The outside investors would expect a competitive return on their money, so many of the completed projects would have to charge fees, taxes or tolls. In an interview, Ms. DeLauro said she would be “looking at a broader base,” meaning the bank would finance not just roads and rails, but also telecommunications, water, drainage, green energy and other large-scale works.
But if the projects did not raise enough money, the Treasury might get stuck paying back the investors, a prospect that gave pause to so-called deficit hawks like Mr. Tiberi. In an e-mail last week, he said he agreed the nation’s road and communications networks needed to be improved but was concerned about creating another company like Fannie Mae that might need a bailout.
Inside the White House, the idea for a transportation initiative, and in particular an infrastructure bank, is one that the White House chief of staff, Rahm Emanuel, has been promoting.
(Fun fact reminder: Rahm lived rent-free for five years in the D.C. basement of De Lauro and her Democratic pollster hubby Stanley Greenberg. But I digress.)

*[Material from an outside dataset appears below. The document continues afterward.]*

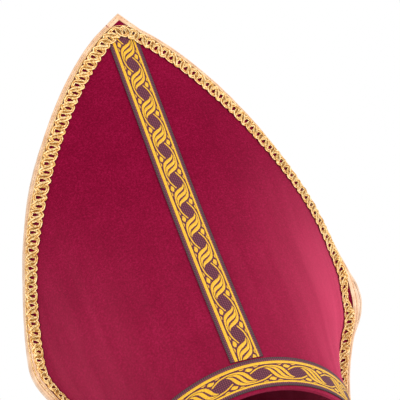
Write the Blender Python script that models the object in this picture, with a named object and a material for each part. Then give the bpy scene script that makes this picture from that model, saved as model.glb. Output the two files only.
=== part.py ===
"""Bishop's mitre, resting on a table as it does by itself.

Two shield-shaped felt panels stand front and back. Each is bound round its edge with
satin tape and trimmed with gold braid, a woven ribbon up the middle and the same
ribbon round the foot. The two are sewn together at the sides, below the corners.
Metres, +Z up, the front towards -Y. The origin is on the table, under the middle.
"""

import math

import bmesh
import bpy
import numpy as np

# The panel's shape, in the hat's own upright frame: X to the side, Z up, the two
# side seams in the plane Y = 0.
PEAK_HEIGHT = 0.383
PEAK_OFFSET = 0.0049
ARCH_TOP = 0.377
CORNER_HEIGHT = 0.105
CORNER_ROUNDING = 0.012
FOOT_HALF_WIDTH = 0.0974
CORNER_HALF_WIDTH = 0.1322
FOOT_DEPTH = 0.1133
CORNER_DEPTH = 0.079
TOP_DEPTH = 0.0124
FLARE = 2.12
ARCH_FULLNESS = 1.85
ARCH_POINT = 0.773
EDGE_CLOSING = 0.6
FRONT_RISE = 0.0419
FELT = 0.0024

# Near the side seams the cloth turns back into the seam's plane, where the two panels
# are sewn flat together. Above the corners this turn dies out.
SEAM_BEND_STARTS = 0.88
SEAM_BEND_ENDS = 0.96
SEAM_BEND_FADE = 0.1
SETBACK = 0.0026

# How the hat stands: it leans back on the cut edge of the back panel.
LEAN = math.radians(8.0)
SEAM_FORWARD = 0.00864

# Trimmings.
GAP = 0.0005
TAPE = 0.0007
TAPE_WIDTH = 0.0050
FOLD_ROUNDING = 0.0006
BRAID_WIDTH = 0.0104
BRAID_HEIGHT = 0.0014
BRAID_TURN = 0.012
RIBBON_WIDTH = 0.025
RIBBON_HEIGHT = 0.0006
BAND_RISE = 0.0247
HEM = 0.0011
FELT_INSET = TAPE + 2 * GAP
BAND_INSET = TAPE_WIDTH + 3 * GAP

# Fineness of the faceted solids.
COLUMNS = 9
BEND_COLUMNS = 3
ROWS_BELOW_CORNER = 10
ROWS_ABOVE_CORNER = 17
EDGE_STEP = 0.0136
BRAID_COLUMNS = 3
RIBBON_ROWS = 18
RIBBON_COLUMNS = 4
BRAID_TURN_STEPS = 6
OUTLINE_STEPS = 400
LAST_STATION = 0.018
NORMAL_STEP = 0.0005
NORMAL_BELOW_PEAK = 0.006

# Fineness of the table of level sections, and the most that a section can turn.
LEVEL_STEP = 0.0005
SECTION_STEPS = 240
MOST_TURN = 2.4
HALVINGS = 30

FRONT, BACK = -1, 1
SIDES = {"front": FRONT, "back": BACK}
RIGHT, LEFT = 1, -1

FINISHES = {
    "felt": {"colour": (0.33, 0.004, 0.035), "roughness": 0.95, "metallic": 0.0},
    "satin": {"colour": (0.80, 0.52, 0.32), "roughness": 0.45, "metallic": 0.0},
    "gold_braid": {"colour": (0.80, 0.58, 0.20), "roughness": 0.38, "metallic": 0.8},
    "woven_ribbon": {"colour": (0.75, 0.52, 0.05), "roughness": 0.55, "metallic": 0.0},
}

DEPTH_CURVE = np.polyfit(
    [0.0, CORNER_HEIGHT, ARCH_TOP], [FOOT_DEPTH, CORNER_DEPTH, TOP_DEPTH], 2
)


def blend(low, high, share):
    return low + (high - low) * share


def smooth(low, high, value):
    """Rise from 0 to 1 without a kink, while value goes from low to high."""
    share = np.clip((value - low) / (high - low), 0.0, 1.0)
    return share * share * (3.0 - 2.0 * share)


def column_shares():
    """Shares of the panel's width at its columns, closer together round the bend."""
    body = np.linspace(0.0, SEAM_BEND_STARTS, COLUMNS + 1)
    bend = np.linspace(SEAM_BEND_STARTS, SEAM_BEND_ENDS, BEND_COLUMNS + 1)
    half = np.concatenate([body, bend[1:], [1.0]])
    return np.concatenate([-half[:0:-1], half])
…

So, like Stimulus I, which was initially intended to put infrastructure spending first, but evolved into a multi-purpose slush fund that put infrastructure last, the “infrastructure bank” envisioned by progressives on Capitol Hill would be “looking at a broader base” to finance “green energy” and “other large-scale works” based on “social benefits” determined by a panel appointed by the president.
Moreover, this “bank” would be anything but a bank in the normal sense of the word. Ron Utt at Heritage exposed the farce in March:
This bank would be capitalized by federal appropriations to leverage a greater volume of debt borrowed under the full faith and credit of the federal government. In turn the bank would use these funds to finance eligible infrastructure projects. While these proposed entities—and similar ones that exist in the states from earlier legislation—are described as “banks,” they are no such thing.
The common meaning of a “bank” describes an entity that borrows money at one interest rate and lends it out to creditworthy borrowers at a somewhat higher interest rate to cover the borrowing, administrative, and bad debt costs incurred in the act of financial intermediation. In contrast, many of the federal infrastructure bank proposals (and those already in existence) follow only the borrowing part. Instead most allow the infrastructure bank to use borrowed funds to provide grants and subsidies to approved infrastructure projects. A grant, of course, is not paid back and does not require interest payments. So this raises an important question: How can the bank service its debt if it has no earnings?
Alert readers will recognize that this sounds alarmingly similar to the predicament of the federally sponsored lenders Fannie Mae and Freddie Mac when their earnings failed to cover debt costs, thereby necessitating a taxpayer bailout that now totals $126 billion. Oddly, such apparent parallels were acknowledged by Representative Rosa DeLauro (D–CT), sponsor of current infrastructure bank legislation, when she noted that her bank would be “an innovative public-private partnership like Fannie Mae.”
“Innovative” = another massive taxpayer sinkhole. Heaven help us.
More on the elastic “economic development” projects that will undoubtedly be funded under the guise of infrastructure spending, via Kevin Williamson at NRO. (h/t commenter Netfest)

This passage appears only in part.